• Stated problem: Pull every line holding the string "caption" from the records below.

-- start Given data --

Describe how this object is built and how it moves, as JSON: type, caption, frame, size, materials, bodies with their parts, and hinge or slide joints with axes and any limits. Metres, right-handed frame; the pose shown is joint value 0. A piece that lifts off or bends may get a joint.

-- end Given data --
-- start Given data --

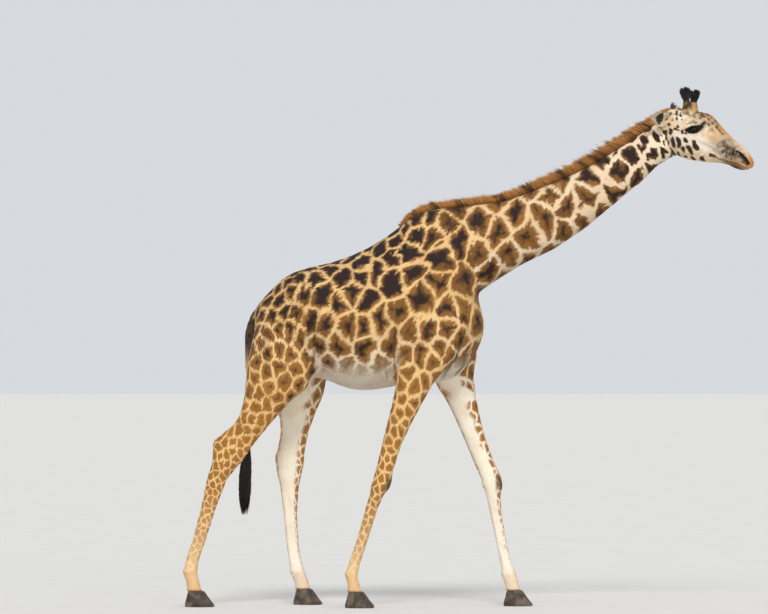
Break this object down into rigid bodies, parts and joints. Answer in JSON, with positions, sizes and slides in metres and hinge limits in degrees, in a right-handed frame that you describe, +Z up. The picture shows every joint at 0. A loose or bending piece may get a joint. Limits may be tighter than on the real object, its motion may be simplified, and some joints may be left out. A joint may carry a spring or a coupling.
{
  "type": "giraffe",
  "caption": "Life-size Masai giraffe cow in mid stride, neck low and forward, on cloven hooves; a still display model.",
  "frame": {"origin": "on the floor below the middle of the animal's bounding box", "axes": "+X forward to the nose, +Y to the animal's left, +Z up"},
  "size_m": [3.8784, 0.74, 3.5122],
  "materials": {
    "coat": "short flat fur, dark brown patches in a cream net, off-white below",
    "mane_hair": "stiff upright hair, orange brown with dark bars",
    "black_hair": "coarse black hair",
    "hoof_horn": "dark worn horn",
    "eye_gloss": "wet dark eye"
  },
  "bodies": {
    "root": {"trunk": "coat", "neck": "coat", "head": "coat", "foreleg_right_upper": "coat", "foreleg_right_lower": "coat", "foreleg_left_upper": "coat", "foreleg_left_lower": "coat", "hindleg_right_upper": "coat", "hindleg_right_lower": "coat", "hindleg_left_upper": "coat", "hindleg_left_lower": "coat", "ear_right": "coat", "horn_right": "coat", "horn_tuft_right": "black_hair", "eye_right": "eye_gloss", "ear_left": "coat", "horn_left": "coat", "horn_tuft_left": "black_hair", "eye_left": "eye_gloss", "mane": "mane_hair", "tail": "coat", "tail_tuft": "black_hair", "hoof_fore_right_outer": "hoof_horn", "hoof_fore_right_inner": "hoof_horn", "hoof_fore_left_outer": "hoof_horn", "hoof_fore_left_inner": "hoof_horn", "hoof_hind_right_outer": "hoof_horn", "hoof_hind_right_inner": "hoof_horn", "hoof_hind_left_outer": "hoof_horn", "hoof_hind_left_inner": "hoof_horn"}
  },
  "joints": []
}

-- end Given data --
-- start Given data --

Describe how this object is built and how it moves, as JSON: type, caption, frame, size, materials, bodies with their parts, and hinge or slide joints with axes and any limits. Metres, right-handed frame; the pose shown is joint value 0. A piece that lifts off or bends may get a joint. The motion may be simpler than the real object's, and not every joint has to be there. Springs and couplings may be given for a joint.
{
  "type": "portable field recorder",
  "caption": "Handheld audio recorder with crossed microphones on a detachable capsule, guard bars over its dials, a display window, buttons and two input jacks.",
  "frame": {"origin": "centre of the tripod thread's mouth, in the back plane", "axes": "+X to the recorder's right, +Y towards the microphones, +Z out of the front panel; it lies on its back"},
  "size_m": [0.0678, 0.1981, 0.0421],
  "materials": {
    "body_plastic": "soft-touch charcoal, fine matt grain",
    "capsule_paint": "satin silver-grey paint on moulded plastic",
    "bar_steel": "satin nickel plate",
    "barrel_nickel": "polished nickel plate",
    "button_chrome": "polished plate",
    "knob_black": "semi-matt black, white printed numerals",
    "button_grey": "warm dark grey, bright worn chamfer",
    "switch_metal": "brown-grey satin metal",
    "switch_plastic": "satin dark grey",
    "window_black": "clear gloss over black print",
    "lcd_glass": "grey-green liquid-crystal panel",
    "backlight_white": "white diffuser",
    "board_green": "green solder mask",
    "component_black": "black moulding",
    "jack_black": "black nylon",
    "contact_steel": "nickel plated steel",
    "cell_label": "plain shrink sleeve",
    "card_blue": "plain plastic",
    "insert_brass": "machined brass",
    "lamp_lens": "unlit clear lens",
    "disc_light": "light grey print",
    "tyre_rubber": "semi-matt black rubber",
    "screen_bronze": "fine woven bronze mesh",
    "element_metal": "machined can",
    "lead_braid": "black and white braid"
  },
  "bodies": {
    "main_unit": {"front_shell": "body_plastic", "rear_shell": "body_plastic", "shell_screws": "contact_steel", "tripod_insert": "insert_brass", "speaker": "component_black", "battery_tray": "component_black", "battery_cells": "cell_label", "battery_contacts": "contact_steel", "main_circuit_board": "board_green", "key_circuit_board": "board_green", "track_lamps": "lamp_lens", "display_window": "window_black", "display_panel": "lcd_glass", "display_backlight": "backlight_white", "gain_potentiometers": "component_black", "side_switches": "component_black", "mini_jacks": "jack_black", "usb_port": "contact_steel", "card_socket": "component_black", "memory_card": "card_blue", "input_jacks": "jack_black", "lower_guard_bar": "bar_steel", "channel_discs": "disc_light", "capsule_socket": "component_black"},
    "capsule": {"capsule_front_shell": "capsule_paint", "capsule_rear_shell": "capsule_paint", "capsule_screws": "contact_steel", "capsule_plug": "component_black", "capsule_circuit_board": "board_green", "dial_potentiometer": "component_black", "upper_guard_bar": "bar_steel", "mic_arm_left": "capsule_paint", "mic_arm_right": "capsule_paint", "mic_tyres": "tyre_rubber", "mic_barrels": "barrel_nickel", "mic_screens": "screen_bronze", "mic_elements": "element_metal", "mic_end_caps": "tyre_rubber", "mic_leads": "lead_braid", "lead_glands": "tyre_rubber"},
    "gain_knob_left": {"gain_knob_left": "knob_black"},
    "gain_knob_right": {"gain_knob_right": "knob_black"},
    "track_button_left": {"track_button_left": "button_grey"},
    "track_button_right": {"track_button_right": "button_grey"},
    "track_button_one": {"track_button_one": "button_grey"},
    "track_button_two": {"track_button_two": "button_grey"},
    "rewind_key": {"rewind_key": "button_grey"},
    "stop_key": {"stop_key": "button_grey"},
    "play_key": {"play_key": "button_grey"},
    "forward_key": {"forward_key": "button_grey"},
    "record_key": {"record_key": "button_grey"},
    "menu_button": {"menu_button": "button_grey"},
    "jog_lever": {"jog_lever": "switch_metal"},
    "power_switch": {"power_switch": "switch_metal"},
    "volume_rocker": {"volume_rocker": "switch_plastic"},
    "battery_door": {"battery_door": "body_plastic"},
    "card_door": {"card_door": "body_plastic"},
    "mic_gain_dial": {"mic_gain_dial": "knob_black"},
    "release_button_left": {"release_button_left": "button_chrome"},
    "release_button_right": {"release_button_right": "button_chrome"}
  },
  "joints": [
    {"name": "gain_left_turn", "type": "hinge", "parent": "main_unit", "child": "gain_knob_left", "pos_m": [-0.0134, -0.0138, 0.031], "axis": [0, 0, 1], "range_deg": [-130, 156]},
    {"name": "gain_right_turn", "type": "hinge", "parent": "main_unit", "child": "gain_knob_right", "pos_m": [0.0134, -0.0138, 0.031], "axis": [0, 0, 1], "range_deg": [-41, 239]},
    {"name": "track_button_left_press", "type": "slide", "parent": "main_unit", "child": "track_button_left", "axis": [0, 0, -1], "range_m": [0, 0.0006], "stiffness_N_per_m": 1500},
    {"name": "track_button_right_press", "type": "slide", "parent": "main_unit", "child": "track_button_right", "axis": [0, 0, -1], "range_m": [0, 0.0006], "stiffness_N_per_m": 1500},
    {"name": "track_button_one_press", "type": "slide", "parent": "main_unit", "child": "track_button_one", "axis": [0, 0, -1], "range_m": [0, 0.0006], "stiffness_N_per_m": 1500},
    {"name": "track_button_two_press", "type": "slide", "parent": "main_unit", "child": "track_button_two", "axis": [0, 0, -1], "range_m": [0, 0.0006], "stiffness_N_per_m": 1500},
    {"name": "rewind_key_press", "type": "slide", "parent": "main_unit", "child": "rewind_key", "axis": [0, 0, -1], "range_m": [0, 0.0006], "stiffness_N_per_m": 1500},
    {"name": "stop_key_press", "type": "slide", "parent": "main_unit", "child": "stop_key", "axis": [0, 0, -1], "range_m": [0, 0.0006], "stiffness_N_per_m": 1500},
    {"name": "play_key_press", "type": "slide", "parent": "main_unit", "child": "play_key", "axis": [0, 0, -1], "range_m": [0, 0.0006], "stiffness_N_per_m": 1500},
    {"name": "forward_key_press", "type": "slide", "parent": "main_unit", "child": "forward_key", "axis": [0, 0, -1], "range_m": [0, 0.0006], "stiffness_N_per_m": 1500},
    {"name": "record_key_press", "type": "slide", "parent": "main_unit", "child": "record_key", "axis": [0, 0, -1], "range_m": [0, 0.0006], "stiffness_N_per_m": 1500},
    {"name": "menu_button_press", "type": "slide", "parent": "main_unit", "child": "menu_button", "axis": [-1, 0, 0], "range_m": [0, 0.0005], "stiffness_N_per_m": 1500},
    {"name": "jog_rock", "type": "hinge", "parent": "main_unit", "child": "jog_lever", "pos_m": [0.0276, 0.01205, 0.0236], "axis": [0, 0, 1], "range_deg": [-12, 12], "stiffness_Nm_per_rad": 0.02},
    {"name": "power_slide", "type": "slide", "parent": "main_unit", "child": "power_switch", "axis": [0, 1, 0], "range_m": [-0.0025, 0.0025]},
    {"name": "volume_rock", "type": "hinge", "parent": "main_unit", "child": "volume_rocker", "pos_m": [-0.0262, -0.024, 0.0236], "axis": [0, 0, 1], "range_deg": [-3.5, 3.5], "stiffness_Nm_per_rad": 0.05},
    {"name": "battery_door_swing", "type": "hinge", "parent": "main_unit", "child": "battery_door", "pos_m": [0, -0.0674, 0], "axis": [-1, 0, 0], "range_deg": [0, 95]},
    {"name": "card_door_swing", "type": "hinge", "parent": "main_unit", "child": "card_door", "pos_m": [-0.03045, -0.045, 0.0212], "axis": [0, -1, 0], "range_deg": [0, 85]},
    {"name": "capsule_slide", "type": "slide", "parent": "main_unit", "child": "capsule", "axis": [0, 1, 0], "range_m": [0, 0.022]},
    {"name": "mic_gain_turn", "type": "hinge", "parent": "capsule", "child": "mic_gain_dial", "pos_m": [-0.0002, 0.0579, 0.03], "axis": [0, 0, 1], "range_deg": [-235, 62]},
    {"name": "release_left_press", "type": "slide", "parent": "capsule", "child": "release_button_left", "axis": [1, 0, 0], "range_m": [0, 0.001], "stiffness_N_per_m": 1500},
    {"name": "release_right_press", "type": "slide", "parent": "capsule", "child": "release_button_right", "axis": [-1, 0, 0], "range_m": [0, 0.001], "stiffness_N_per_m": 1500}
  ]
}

-- end Given data --

• The solution:
Describe how this object is built and how it moves, as JSON: type, caption, frame, size, materials, bodies with their parts, and hinge or slide joints with axes and any limits. Metres, right-handed frame; the pose shown is joint value 0. A piece that lifts off or bends may get a joint.
  "caption": "Life-size Masai giraffe cow in mid stride, neck low and forward, on cloven hooves; a still display model.",
Describe how this object is built and how it moves, as JSON: type, caption, frame, size, materials, bodies with their parts, and hinge or slide joints with axes and any limits. Metres, right-handed frame; the pose shown is joint value 0. A piece that lifts off or bends may get a joint. The motion may be simpler than the real object's, and not every joint has to be there. Springs and couplings may be given for a joint.
  "caption": "Handheld audio recorder with crossed microphones on a detachable capsule, guard bars over its dials, a display window, buttons and two input jacks.",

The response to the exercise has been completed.